Congratulations to Andrea Gatzke! Andrea (CAMS-History Dual Title) has been appointed Assistant Professor of Ancient Mediterranean History (tenure-track) at SUNY, New Paltz. Andrea, who defends her dissertation in April, was invited for three on-campus interviews and was offered all three jobs.
Congratulations Katie Falvo! Katie has been granted the Gest Fellowship Award through the Quaker Collections at Haverford College.
Congratulations to Will Bryan! Will won the Alumni Association Dissertation Award for his dissertation, "Nature and the New South: Economic Development in the Age of Conservation, 1877-1929.”
Congratulations to Sally McMurray! Sally has won the Paul E. Buchanan Award for her work on the Pennsylvania Agricultural History Project. The award will be presented at the Annual Vernacular Architecture Forum Conference which is being held in Gaspe, Canada.
Congratulations to Crystal Sanders! Crystal has been selected as a 2013-14 Visiting Scholar at the American Academy of Arts and Sciences.
Congratulations to Nina Safran! Nina’s book, Defining Boundaries in al-Andalus: Muslims, Christians, and Jews in Islamic Iberia, has just been published by Cornell University Press.
Congratulations to Bryan McDonald! Bryan’s article, co-authored with Donald B. Thompson, “What Food is ‘‘Good’’ for You?
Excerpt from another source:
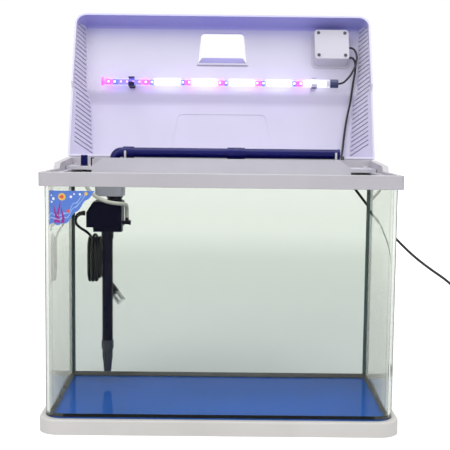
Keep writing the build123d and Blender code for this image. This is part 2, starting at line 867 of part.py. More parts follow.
def make_tube(name, points, diameter, bore=0.0):
    """A tube along straight runs joined by tangent arcs."""
    radii = route_radii(points)
    path = FilletPolyline(*points, radius=radii)
    start = Plane(origin=points[0], z_dir=Vector(*points[1]) - Vector(*points[0]))
    tube = sweep(start * Circle(diameter / 2), path=path)
    if bore:
        tube -= sweep(start * Circle(bore / 2), path=path)
    section = math.pi * (diameter**2 - bore**2) / 4
    share = tube.volume / (section * path.length)
    print(name, "length", round(path.length, 1), "volume share", round(share, 4))
    print("  least radius in diameters", round(min(radii) / diameter, 2), [round(r, 1) for r in radii])
    return tube


def reaches(inner, loops, layers, pitch):
    """Reach of each run from the winding's middle: in, then out again, layer by layer."""
    steps = 2 * loops
    inward = [inner + (steps - 1 - i) * pitch / 2 for i in range(steps)]
    rows = []
    for layer in range(layers):
        rows.append(inward if layer % 2 == 0 else inward[::-1])
    return rows


def winding_path(rows, run, lead_in, side):
    """Runs along v at plus and minus u, joined by half turns; the layers lie along w."""
    places = [(reach, i * layer_pitch) for i, row in enumerate(rows) for reach in row]
    pieces = []
    heading = -1
    for i, (reach, w) in enumerate(places):
        before = lead_in if i == 0 else 0
        after = lead_in if i + 1 == len(places) else 0
        start = (side * reach, -heading * (run / 2 + before), w)
        end = (side * reach, heading * (run / 2 + after), w)
        if run + before + after > 0:
            pieces.append(Line(start, end))
        if i + 1 < len(places):
            next_reach, next_w = places[i + 1]
            far = (-side * next_reach, heading * run / 2, next_w)
            pieces.append(half_turn(end, far, heading))
        side = -side
        heading = -heading
    return pieces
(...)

Toward a Pragmatic Consideration of Multiple Values Domains” just appeared in the Journal of Agricultural and Environmental Ethics, vol. 26.1 (2013): 137-163.
Grace was awarded a fellowship at the Bill and Rita Clements Center for the Study of the Southwest at Southern Methodist University. The fellowship is awarded for the fall semester, 2013 to complete her book manuscript, Sex and State: Immigration Control and Morals Policing at America’s Early Twentieth-Century Borderlands (University of Arizona Press, 2015). Furthermore, Grace’s book Making the Chinese Mexican: Global Migration, Localism, and Exclusion at the U.S.-Mexico Borderlands (Stanford University Press, 2012) is now available in paperback.